Now that Riley is an international star, performing with the likes of Yo-Yo Ma, Cirque de Soleil, and Madonna, Hackman’s role as videographer is often forgotten, partly because nowadays, everyone is a videographer. It wasn’t always this way: “I can tell you when the dividing line between ‘nobody has a camera’ and ‘everybody has a camera’ came,” she says. “It was approximately 2010, when the first iPhone really got into people’s hands. Sometimes when I read articles about Lil Buck, they might mention ‘an anonymous audience member who happened to capture this with their cell phone.’ No! Not hardly! I was the only person in that auditorium with a camera. Of course now, yes, you can do that. And it’s generally a good thing, and I’m in favor of it.”
Meanwhile, she’s been throwing herself into as many other video projects as possible, each one reverberating with local and national impact. As Parker puts it, “Nan really appreciates independent artists in Memphis. She’s a patron of the Memphis arts, supporting the music community, the film community, and also the ballet community.”
A recent feather in her cap was the comprehensive remastering of director Mike McCarthy’s 1997 cult movie, The Sore Losers, digitized directly from 16mm color film stock, with updated special effects. When the revitalized print premiered at Gonerfest in 2018, it was, like Meanwhile in Memphis, the culmination of countless years of work. “The final result was, we had a Blu-ray of the movie and a DVD of the bonus material, and a CD of the soundtrack,” Hackman says. “It was a super-duper package! But we hired Sean Faust to put together the bonus material, because I’m not that much of a masochist.”
It is with that same combination of good humor, cut with exasperation, that Hackman acts on her passion to this day. When I ask what her advice would be to others hoping to kindle their hidden talents later in life, she says: “One of the things that became evident as I was having to wear all these caps, is that, with the internet, you can find a tutorial on everything. You can learn how to do anything. I’m older, and I never did have a great pair of hands for filming. I was never super steady or super agile, so even in my youth, that was not one of my natural skills. But even I could learn enough to do a pretty good job.

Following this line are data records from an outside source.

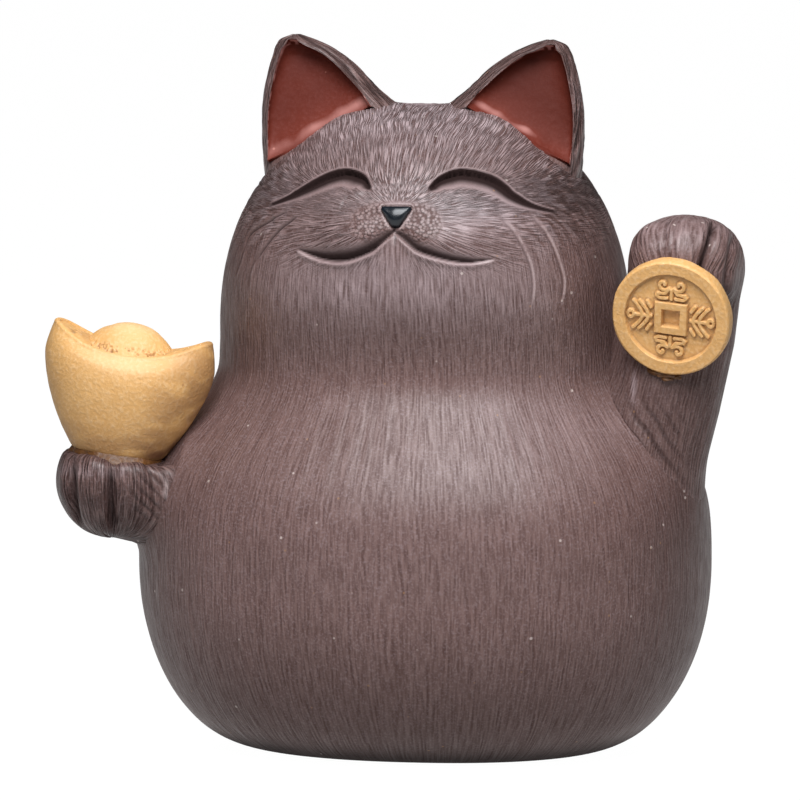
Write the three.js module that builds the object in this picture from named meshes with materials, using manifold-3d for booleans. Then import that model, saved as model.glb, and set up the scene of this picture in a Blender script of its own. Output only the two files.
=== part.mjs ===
// A seated lucky cat with a raised coin and a boat-shaped ingot, hand built from unglazed clay.
// Millimetres, +Z up, the cat faces -Y, and the origin is the centre of the base on the table.
import * as THREE from 'three';
import { mergeVertices } from 'three/addons/utils/BufferGeometryUtils.js';
import Module from 'manifold-3d';

const wasm = await Module();
wasm.setup();

// Driving dimensions of the hollow body
const seatGap = 0.3;
const wall = 4;
const slabThickness = 3.2;
const neckHeight = 48;
const headTall = 31.3;
const roundness = 2.2;
const footCurve = 2;
const shoulderCurve = 1.7;
const crownCurve = 2.25;

// How far the clay reaches from the upright axis at the foot, belly, neck and jowl, on each side
// of the figure, with the height of the fullest belly and of the fullest jowl above the neck
const sideways = { foot: 20.8, belly: 35.4, neck: 25.4, jowl: 25.3, bellyHeight: 22.6, jowlRise: 3 };
const forwards = { foot: 14.2, belly: 29.4, neck: 20.6, jowl: 23.2, bellyHeight: 21, jowlRise: 11.5 };
const backwards = { foot: 14, belly: 27, neck: 20.2, jowl: 21.5, bellyHeight: 21, jowlRise: 9 };

// Vent in the base slab, behind the origin
const ventRadius = 3.5;
const ventBack = 7.5;

// Face: places are across from the middle and up from the neck
const muzzleOut = 1.1;
const muzzleAcross = 4.6;
const muzzleRise = 16.4;
const muzzleWidth = 4.4;
const muzzleTall = 2.6;
const eyeDepth = 0.75;
const eyeGroove = 0.85;
const eyePath = [[3.3, 22.1], [5, 23.3], [7.2, 23.6], [12, 22.1], [14.6, 20.8], [17, 19.4]];
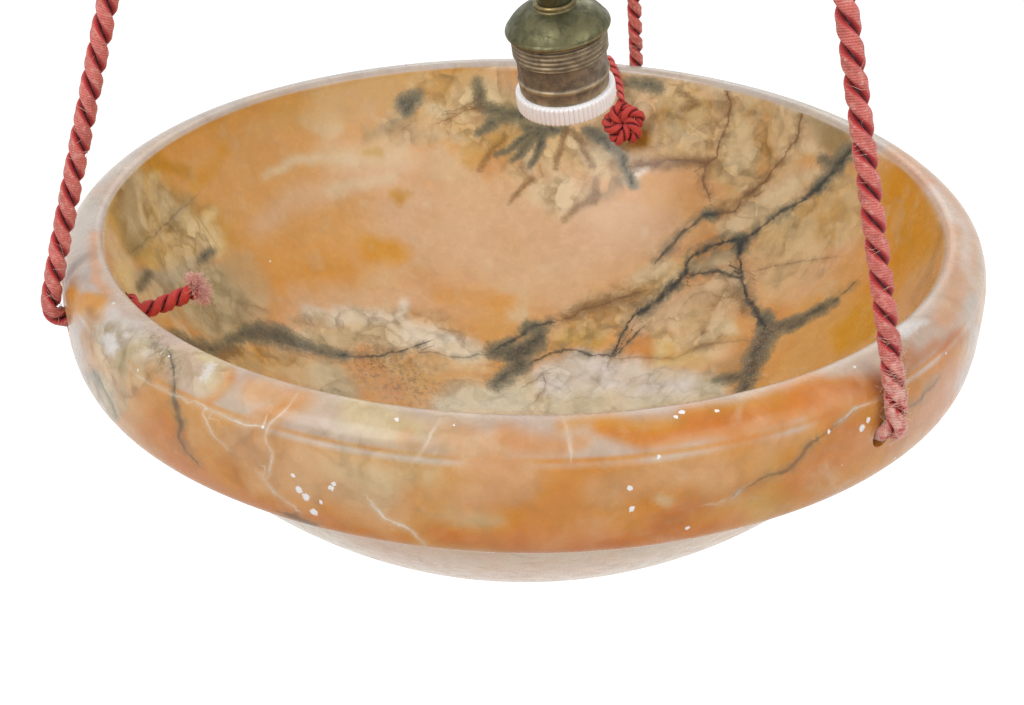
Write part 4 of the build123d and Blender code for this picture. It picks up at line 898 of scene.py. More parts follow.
def stone_numbers(places, normals):
    """The stone's colour, masses, lines, unseen share and crackle at each vertex of the bowl."""
    count = len(places)
    flat = places / MM + (0, 0, RIM_DROP)
    from_axis = np.hypot(flat[:, 0], flat[:, 1])
    to_sphere = np.sqrt(from_axis**2 + (flat[:, 2] - HOLLOW_CENTRE_Z) ** 2) - HOLLOW_SPHERE_R
    hollow = (np.abs(to_sphere) < 0.9) & (flat[:, 2] < 1.0)
    dome = (flat[:, 2] < STEP_Z + 0.9) & ~hollow
    band = ~hollow & ~dome
    sight = places - np.array(CAMERA_PLACE)
    sight /= np.linalg.norm(sight, axis=1)[:, None]
    seen = np.where(hollow, 1.0, spread(-(sight * normals).sum(1), -0.02, 0.1))
    where = in_picture(places)
    soft_where = where + (drifting(places, 26, 9.0, 1.0) + drifting(places, 9, 4.0, 5.0))
    line_where = where + (drifting(places, 7, 2.2, 9.0) + drifting(places, 2.6, 1.2, 12.0))

    def tone(name):
        return np.array(TONES[name])

    def cloudy(scale, shift):
        spots = (Vector(place) * scale + Vector(shift) for place in places)
        return np.array([noise.fractal(spot, 1.0, 2.2, 4) for spot in spots])

    # colours: clouds of the ground, the lip's top greyed by a painted reflection, the pale edges of wear and
    # painted highlight, then the strokes
    cloud, patch = cloudy(14, (0, 0, 0)), cloudy(22, (4, 1, 7))
    tint = np.where(hollow[:, None], tone("peach"), tone("band peach"))
    for name, field, low, high in (
        ("band pink", cloud, 0.05, 0.5), ("band orange", -cloud, 0.1, 0.6), ("cream", patch, 0.3, 0.7),
    ):
        tint += (tone(name) - tint) * (spread(field, low, high) * 0.7)[:, None]
    pink = spread(cloud, -0.2, 0.5)[:, None]
    dome_tint = tone("dome pale") + (tone("dome pink") - tone("dome pale")) * pink
    tint = np.where(dome[:, None], dome_tint, tint)
    # painted reflection: the lip's top is greyed towards the pale studio that its polish mirrors
    lip_top_reflection = ~hollow & (flat[:, 2] > -3.5)
    tint = np.where(lip_top_reflection[:, None], tint * 0.25 + tone("lip grey") * 0.75, tint)
    # painted highlight along the lip's inner and outer edges, mixed with wear
    for name, height, radius, reach in WORN_AND_HIGHLIT_EDGES:
        gap = np.hypot(flat[:, 2] - height, from_axis - radius)
        share = (1 - spread(gap, 0.2, reach)) * (0.35 + 0.65 * spread(patch, -0.35, 0.3))
        tint += (tone(name) - tint) * share[:, None] * 0.75
    for strokes, allowed in ((HOLLOW_STROKES, hollow), (BAND_STROKES, band)):
        for name, strength, soft, *line in strokes:
            picked, gap, _, width = reached(soft_where, line, soft, allowed)
            share = (1 - spread(gap - width, -soft * 0.5, soft * 0.85)) * seen[picked]
            tint[picked] += (tone(name) - tint[picked]) * min(1.0, strength * 1.1) * share[:, None]
    tint = np.where(hollow[:, None], vivid(tint, 1.2, 1.04), vivid(tint, 1.42, 0.88))

    masses = np.zeros((count, len(MASS_KINDS)))
    for strokes, allowed in ((HOLLOW_MASSES, hollow), (BAND_MASSES, band)):
        for kind, soft, *line in strokes:
            picked, gap, _, width = reached(line_where, line, soft * 2, allowed)
            value = (1 - spread(gap - width, -soft, soft * 2)) * seen[picked]
            channel = MASS_KINDS.index(kind)
            masses[picked, channel] = np.maximum(masses[picked, channel], value)

    # lines: side and distance of the nearest one, its strength, half width and darkness
    thin, pale = np.zeros((count, 4)), np.zeros((count, 4))
    thin[:, 0] = pale[:, 0] = LINE_REACH
    closest = {"thin": np.full(count, 1e6), "pale": np.full(count, 1e6)}
    for strokes, allowed in ((HOLLOW_LINES, hollow), (BAND_LINES, band)):
        for kind, depth, *line in strokes:
            picked, gap, side, width = reached(line_where, line, LINE_REACH + 4, allowed)
            table, name = (pale, "pale") if kind == "pale" else (thin, "thin")
            better = gap < closest[name][picked]
            picked, gap, side, width = picked[better], gap[better], side[better], width[better]
            closest[name][picked] = gap
            table[picked, 0] = np.clip(gap * side, -LINE_REACH, LINE_REACH)
            table[picked, 1] = (1 - spread(gap, 0.5 * LINE_REACH, LINE_REACH)) * seen[picked] * depth
            table[picked, 2] = width
            table[picked, 3] = 1.0 if kind == "dark" else 0.0

    unseen = np.where(dome, 0.4, np.where(hollow, 0.0, 1 - seen))
    crackle = np.where(dome, 0.16, np.where(hollow, 0.12, 0.2 + 0.4 * (1 - seen)))
    for strokes, allowed in ((HOLLOW_CRACKLE, hollow), (BAND_CRACKLE, ~hollow)):
        for amount, soft, *line in strokes:
            picked, gap, _, width = reached(soft_where, line, soft, allowed)
            share = amount * (1 - spread(gap - width, 0, soft)) * seen[picked]
            crackle[picked] = np.maximum(crackle[picked], share)
    return {
        "tint": np.concatenate([tint, np.ones((count, 1))], 1), "masses": masses, "thin": thin, "pale": pale,
        "unseen": unseen, "crackle": crackle,
    }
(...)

“So it just goes to show you,” she continues. “Dive in. Get on those tutorials. Train yourself a little bit to get a jump-start, and then just do it. It will be its own reward. That is what I’ve discovered. It’s what keeps the fire burning. It’s such a pleasure for me to sit in front of the editing timeline and put these clips together and then watch them back, and feel good about what I’m seeing.”
She breathes a sigh of contentment. “Yeah,” she says. “That’s my advice.”